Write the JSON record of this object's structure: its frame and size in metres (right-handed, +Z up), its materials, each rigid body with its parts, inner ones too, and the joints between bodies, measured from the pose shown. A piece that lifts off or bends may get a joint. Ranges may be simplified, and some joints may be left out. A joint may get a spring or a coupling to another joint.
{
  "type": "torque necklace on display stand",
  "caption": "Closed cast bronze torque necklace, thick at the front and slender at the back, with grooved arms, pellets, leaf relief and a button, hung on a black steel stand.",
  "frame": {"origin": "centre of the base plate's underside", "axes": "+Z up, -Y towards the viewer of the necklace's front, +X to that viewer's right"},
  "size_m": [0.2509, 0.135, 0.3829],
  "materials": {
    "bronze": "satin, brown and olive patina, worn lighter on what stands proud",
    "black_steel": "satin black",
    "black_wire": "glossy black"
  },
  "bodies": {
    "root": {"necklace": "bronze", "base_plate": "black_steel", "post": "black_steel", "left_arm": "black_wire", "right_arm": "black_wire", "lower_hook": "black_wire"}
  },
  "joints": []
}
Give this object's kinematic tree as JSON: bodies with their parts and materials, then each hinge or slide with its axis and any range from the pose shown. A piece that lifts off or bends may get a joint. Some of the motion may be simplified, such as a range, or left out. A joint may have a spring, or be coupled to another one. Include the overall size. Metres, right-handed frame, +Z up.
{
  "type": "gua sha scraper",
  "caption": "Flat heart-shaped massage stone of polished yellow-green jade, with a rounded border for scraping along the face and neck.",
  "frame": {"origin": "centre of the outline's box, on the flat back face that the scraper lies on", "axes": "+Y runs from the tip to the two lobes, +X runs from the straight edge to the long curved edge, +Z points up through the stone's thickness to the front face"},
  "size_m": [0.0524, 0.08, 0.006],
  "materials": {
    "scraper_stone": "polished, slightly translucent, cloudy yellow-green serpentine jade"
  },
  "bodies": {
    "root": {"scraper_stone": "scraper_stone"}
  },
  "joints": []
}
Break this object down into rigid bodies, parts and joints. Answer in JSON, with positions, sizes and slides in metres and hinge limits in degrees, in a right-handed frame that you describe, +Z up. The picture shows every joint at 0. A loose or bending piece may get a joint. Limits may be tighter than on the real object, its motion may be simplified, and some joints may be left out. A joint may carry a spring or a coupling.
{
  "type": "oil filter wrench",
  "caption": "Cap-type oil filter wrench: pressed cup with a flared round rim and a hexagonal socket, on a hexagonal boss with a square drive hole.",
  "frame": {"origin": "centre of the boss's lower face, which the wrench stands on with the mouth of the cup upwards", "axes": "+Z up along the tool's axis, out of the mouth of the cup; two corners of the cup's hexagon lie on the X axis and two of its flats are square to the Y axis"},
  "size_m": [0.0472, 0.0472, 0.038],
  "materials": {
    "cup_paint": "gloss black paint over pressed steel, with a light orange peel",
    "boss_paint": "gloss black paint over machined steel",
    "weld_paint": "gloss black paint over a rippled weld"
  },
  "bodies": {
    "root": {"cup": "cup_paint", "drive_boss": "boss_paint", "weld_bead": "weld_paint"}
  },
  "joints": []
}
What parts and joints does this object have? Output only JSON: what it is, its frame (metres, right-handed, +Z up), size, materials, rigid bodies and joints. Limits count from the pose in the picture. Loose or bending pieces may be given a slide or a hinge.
━━━━━━━━
Write out the full listing exactly as given.

* Finished exercise *
Write the JSON record of this object's structure: its frame and size in metres (right-handed, +Z up), its materials, each rigid body with its parts, inner ones too, and the joints between bodies, measured from the pose shown. A piece that lifts off or bends may get a joint. Ranges may be simplified, and some joints may be left out. A joint may get a spring or a coupling to another joint.
{
  "type": "torque necklace on display stand",
  "caption": "Closed cast bronze torque necklace, thick at the front and slender at the back, with grooved arms, pellets, leaf relief and a button, hung on a black steel stand.",
  "frame": {"origin": "centre of the base plate's underside", "axes": "+Z up, -Y towards the viewer of the necklace's front, +X to that viewer's right"},
  "size_m": [0.2509, 0.135, 0.3829],
  "materials": {
    "bronze": "satin, brown and olive patina, worn lighter on what stands proud",
    "black_steel": "satin black",
    "black_wire": "glossy black"
  },
  "bodies": {
    "root": {"necklace": "bronze", "base_plate": "black_steel", "post": "black_steel", "left_arm": "black_wire", "right_arm": "black_wire", "lower_hook": "black_wire"}
  },
  "joints": []
}
Give this object's kinematic tree as JSON: bodies with their parts and materials, then each hinge or slide with its axis and any range from the pose shown. A piece that lifts off or bends may get a joint. Some of the motion may be simplified, such as a range, or left out. A joint may have a spring, or be coupled to another one. Include the overall size. Metres, right-handed frame, +Z up.
{
  "type": "gua sha scraper",
  "caption": "Flat heart-shaped massage stone of polished yellow-green jade, with a rounded border for scraping along the face and neck.",
  "frame": {"origin": "centre of the outline's box, on the flat back face that the scraper lies on", "axes": "+Y runs from the tip to the two lobes, +X runs from the straight edge to the long curved edge, +Z points up through the stone's thickness to the front face"},
  "size_m": [0.0524, 0.08, 0.006],
  "materials": {
    "scraper_stone": "polished, slightly translucent, cloudy yellow-green serpentine jade"
  },
  "bodies": {
    "root": {"scraper_stone": "scraper_stone"}
  },
  "joints": []
}
Break this object down into rigid bodies, parts and joints. Answer in JSON, with positions, sizes and slides in metres and hinge limits in degrees, in a right-handed frame that you describe, +Z up. The picture shows every joint at 0. A loose or bending piece may get a joint. Limits may be tighter than on the real object, its motion may be simplified, and some joints may be left out. A joint may carry a spring or a coupling.
{
  "type": "oil filter wrench",
  "caption": "Cap-type oil filter wrench: pressed cup with a flared round rim and a hexagonal socket, on a hexagonal boss with a square drive hole.",
  "frame": {"origin": "centre of the boss's lower face, which the wrench stands on with the mouth of the cup upwards", "axes": "+Z up along the tool's axis, out of the mouth of the cup; two corners of the cup's hexagon lie on the X axis and two of its flats are square to the Y axis"},
  "size_m": [0.0472, 0.0472, 0.038],
  "materials": {
    "cup_paint": "gloss black paint over pressed steel, with a light orange peel",
    "boss_paint": "gloss black paint over machined steel",
    "weld_paint": "gloss black paint over a rippled weld"
  },
  "bodies": {
    "root": {"cup": "cup_paint", "drive_boss": "boss_paint", "weld_bead": "weld_paint"}
  },
  "joints": []
}
What parts and joints does this object have? Output only JSON: what it is, its frame (metres, right-handed, +Z up), size, materials, rigid bodies and joints. Limits count from the pose in the picture. Loose or bending pieces may be given a slide or a hinge.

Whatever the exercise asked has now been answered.